Christmas and New Year passed and his spirit sank to a nadir. His poignant journal entries reflect both his despondency and his decency. There is hardly a word of scorn for the lack of rescue; instead a gradual acquiescence of his fate. He wrote his farewells to his friends and tried to asphyxiate himself in his awful shelter. He scraped a woodsaw across his wrist and drew blood but either failed to lose enough, or more likely, buoyed still by a love of life, he staunched the flow. His diary shows that his flame burned well into February. He had clung on some three months after his departure from the road but eventually the oats ran out, his body failed and the flame guttered. He scratched a final evidence of his humanity on the outhouse door “Dead CDT hiker inside”, locked the door and laid down to die. And throughout the length of that harsh winter no one had had the common sense to search the most obvious place a hiker in trouble heading South on the trail through deep snow from Cumbres Pass would seek shelter.

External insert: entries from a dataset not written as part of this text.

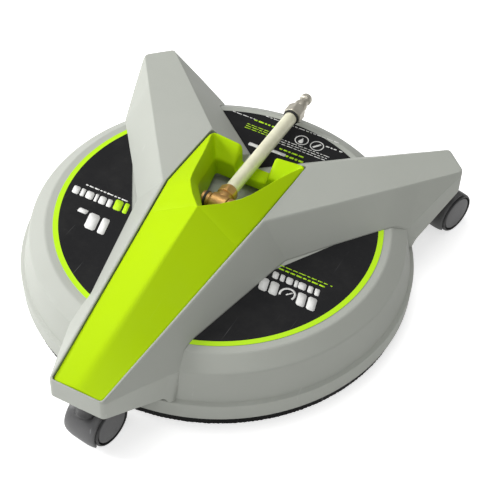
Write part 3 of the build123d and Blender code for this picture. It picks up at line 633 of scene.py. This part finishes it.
def hood_shell(start=80.0, end=205.0):
    """Arc round the axle: at angle a and side place x the radius is R - 1.6 (|x| / half)^4, and
    the arc starts just behind the stem and ends low on the leading side."""
    a = np.radians(np.linspace(start, end, 44))[:, None]
    x = np.linspace(-1, 1, 25)[None, :]
    radius = HOOD_R - 1.6 * np.abs(x) ** 4 + 0 * a
    return patch(np.stack([HOOD_HALF * x + 0 * a, radius * np.cos(a), radius * np.sin(a)], axis=-1))


def web_plate():
    """Middle plate between the wheels: a disc that widens to meet the hood on the leading side."""
    a = np.linspace(0, 2 * np.pi, 72, endpoint=False)
    covered = (np.cos(a) < 0.17) & (np.sin(a) > -0.42)
    edge = np.where(covered, 21.4, 13.5)
    ring = np.stack([edge * np.cos(a), edge * np.sin(a)], axis=-1)
    outline = ((-3.7, 0.12), (-3.7, 0.97), (-3.2, 1), (3.2, 1), (3.7, 0.97), (3.7, 0.12))
    rows = [np.column_stack([0 * a + x, ring * s]) for x, s in outline]
    return patch(np.array(rows), wrap_rows=True, wrap_columns=True)


boss_profile = [(4.1, 42.0), (4.1, 46.9), (6.6, 46.9), (7.4, 46.2), (7.6, 41.5), (9.4, 36.5), (4.1, 36.5)]
boss = turned(boss_profile, 48, [0, 0, 0.4, 0.6, 2.5, 0, 0], closed=True)
for caster, angle_at, heading in CASTERS:
    turn, spot = caster_frame(angle_at, heading)
    stem_spot = spot - turn @ np.array([0.0, CASTER_TRAIL, WHEEL_R])
    shell = moved(hood_shell(), turn, spot)
    add_piece(f"caster_{caster}_cowl", [shell], f"caster_{caster}", "caster_hood",
              [f"caster_{caster}_hood"], wall=HOOD_WALL)
    # the web and the stem boss are coloured near-black: painted shade for the dark hollow round the stem
    # under the arm tip
    add_piece(f"caster_{caster}_web", [moved(web_plate(), turn, spot), moved(boss, turn, stem_spot)],
              f"caster_{caster}", "black_plastic", closed=True)

# %% Sockets in the arm tips
socket_profile = [(6.8, 50.0), (9.2, 50.0), (9.2, 71.5), (6.8, 71.5)]
bosses = []
for caster, angle_at, heading in CASTERS:
    at = (CASTER_REACH * np.cos(angle_at), CASTER_REACH * np.sin(angle_at), 0)
    bosses.append(moved(turned(socket_profile, 40, closed=True), None, at))
add_piece("frame_sockets", bosses, "deck", "grey_shell", closed=True)

# %% [markdown]
# ## Print on the labels
# The black labels carry plain printed marks: bars like lines of small type, a ring gauge and
# drops, all without words. Each mark is a thin closed plate just above its label, and an outline
# function makes it: a bar is a rounded oblong, a ring is two circles, a drop is a circle drawn
# out to a point.

# %% Marks as thin plates
PRINT_LOW, PRINT_HIGH = TOP_Z + 0.3, TOP_Z + 0.46


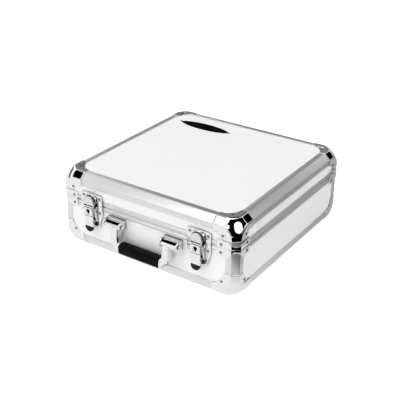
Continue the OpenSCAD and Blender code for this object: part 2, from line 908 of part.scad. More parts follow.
// The plug of the lock, with its keyway and a cam behind the lever's face
module lock_cylinder(s) {
    color("gray") at_latch(s) translate([0, -lock_drop, 0]) difference() {
        union() {
            translate([0, 0, pivot_out - 1]) cylinder(r = lock_r, h = lever_out - pivot_out + 1.4,
                $fn = 48);
            translate([-2, -lock_r - 0.6, pivot_out - 2.6]) cube([4, lock_r + 3.6, 1.7]);
        }
        translate([0, 0, lever_out - 3]) linear_extrude(6) keyhole();
    }
}

module latch_pivot_pins() {
    color("silver") for (s = [-1, 1]) at_latch(s)
        cross_pin(pivot_out, -pivot_drop, latch_pin_r, -lever_w / 2, lever_w / 2);
}

// ---- handle ----

bracket_back = 1.2;
hub_half = bracket_w / 2 - cheek_t - 0.3;

// Side view of a bracket's cheek, X out of the front and Y up
module cheek_outline() {
    translate([-skin_t, cheek_z - cheek_r]) square([handle_out + skin_t, 2 * cheek_r]);
    translate([handle_out, cheek_z]) circle(r = cheek_r, $fn = 48);
}

module handle_bracket(s) {
    mid = handle_x + s * bracket_x;
    half = bracket_w / 2;
    color("gainsboro") difference() {
        union() {
            for (x0 = [mid - half, mid + half - cheek_t])
                across_front(x0, x0 + cheek_t) cheek_outline();
            across_front(mid - half, mid + half) {
                translate([-skin_t, cheek_z - cheek_r - 2])
                    square([bracket_back + skin_t, 2 * cheek_r + 2]);
                translate([-skin_t, cheek_z + cheek_r - 2]) square([skin_t + 8.5, 2]);
            }
        }
        across_front(mid - big, mid + big) translate([handle_out, handle_z])
            circle(r = handle_pin_r + running / 2, $fn = 40);
        bracket_rivets(true);
    }
}

module handle_pins() {
    color("silver") for (s = [-1, 1]) {
        mid = handle_x + s * bracket_x;
        half = bracket_w / 2;
        across_front(mid - half - 0.1, mid + half + 0.1)
            translate([handle_out, handle_z]) circle(r = handle_pin_r, $fn = 40);
        for (x0 = [mid - half - 3, mid + half])
            across_front(x0 + 0.05 * sign(x0 - mid), x0 + 0.05 * sign(x0 - mid) + 3)
                translate([handle_out, handle_z]) circle(r = handle_pin_r + 1.3, $fn = 40);
    }
}

// Front view of the right arm, X from the handle's middle and Y up: a post that turns into the grip
module arm_front() {
    inner = arm_x - arm_w;
    turn_r = 17;
    low = grip_z - grip_r;
    fillet_z = grip_z + grip_r + inner - arm_start;
    difference() {
        union() {
            translate([inner, grip_z]) square([arm_w, handle_z + cheek_r - grip_z]);
            translate([arm_start, low]) square([arm_x - arm_start, fillet_z - low]);
        }
        translate([arm_start, fillet_z]) circle(r = inner - arm_start, $fn = 48);
        translate([arm_x - turn_r, low - eps]) difference() {
            square([turn_r + eps, turn_r]);
            translate([0, turn_r]) circle(r = turn_r, $fn = 64);
        }
    }
}

// Side view of an arm, X out of the front and Y up
module arm_side() {
    translate([handle_out, handle_z]) circle(r = hub_r, $fn = 48);
    translate([handle_out - hub_r, grip_z]) square([2 * hub_r, arm_l]);
    translate([grip_out - arm_r, grip_z]) square([2 * arm_r, arm_l - hub_r - 3]);
    translate([grip_out, grip_z]) circle(r = grip_r, $fn = 64);
}

module handle_arm(s) {
    mid = bracket_x;
    color("gainsboro") translate([handle_x, 0, 0]) mirror([s < 0 ? 1 : 0, 0, 0]) difference() {
        union() {
            intersection() {
                across_front(0, big) arm_side();
                translate([0, -case_d / 2, 0]) rotate([90, 0, 0]) linear_extrude(big) arm_front();
            }
            across_front(mid - hub_half, mid + hub_half)
                translate([handle_out, handle_z]) circle(r = hub_r, $fn = 48);
        }
        across_front(0, big) translate([handle_out, handle_z])
            circle(r = handle_pin_r + running, $fn = 40);
        across_front(0, arm_start + 8) translate([grip_out, grip_z])
            circle(r = core_r + running, $fn = 40);
    }
}

module grip_ring(x0, x1, r, hole) {
    across_front(x0, x1) translate([grip_out, grip_z]) difference() {
        circle(r = r, $fn = 64);
        circle(r = hole, $fn = 40);
    }
}

module handle_grip() {
    color("#181818") grip_ring(handle_x - grip_l / 2, handle_x + grip_l / 2, grip_r,
        core_r + running);
}

module handle_collars() {
    color("gainsboro") translate([handle_x, 0, 0]) both_x()
        grip_ring(collar_in + 0.05, arm_start - 0.05, grip_r + 0.6, core_r + running);
}

module handle_core() {
    color("silver") across_front(handle_x - arm_start - 7.5, handle_x + arm_start + 7.5)
        translate([grip_out, grip_z]) circle(r = core_r, $fn = 40);
}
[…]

I approach Lagunitas, my goal, the car, rest, a cold one, yet my spirits, which should be soaring, are low. A brace of rufous humming birds strafe each other and I brim with wonder at how these tiny beings, will, in a few weeks, soar into the troposphere, and then hurtle down to the tropics, hearts the size of peas thrashing incredibly at ten times the rate of mine. A tiger swallowtail butterfly, wingspan twice that of the hummers, sups nectar at an Indian paint brush, then wafts away on gossamer wings in light morning air. A hoarse shriek from a Swainson’s hawk, the iconic buteo’s cry I’ve heard and loved the world over, rings out. That these bright cameos of nature’s random theater are lost to Otter further dampens my mood. I gaze across the tear drop lakes and shed my own for this fine planet, this decent man, the abject failure of those tasked to save him, the desolate sorrow of his lingering death alone in the concrete hovel of a campground toilet.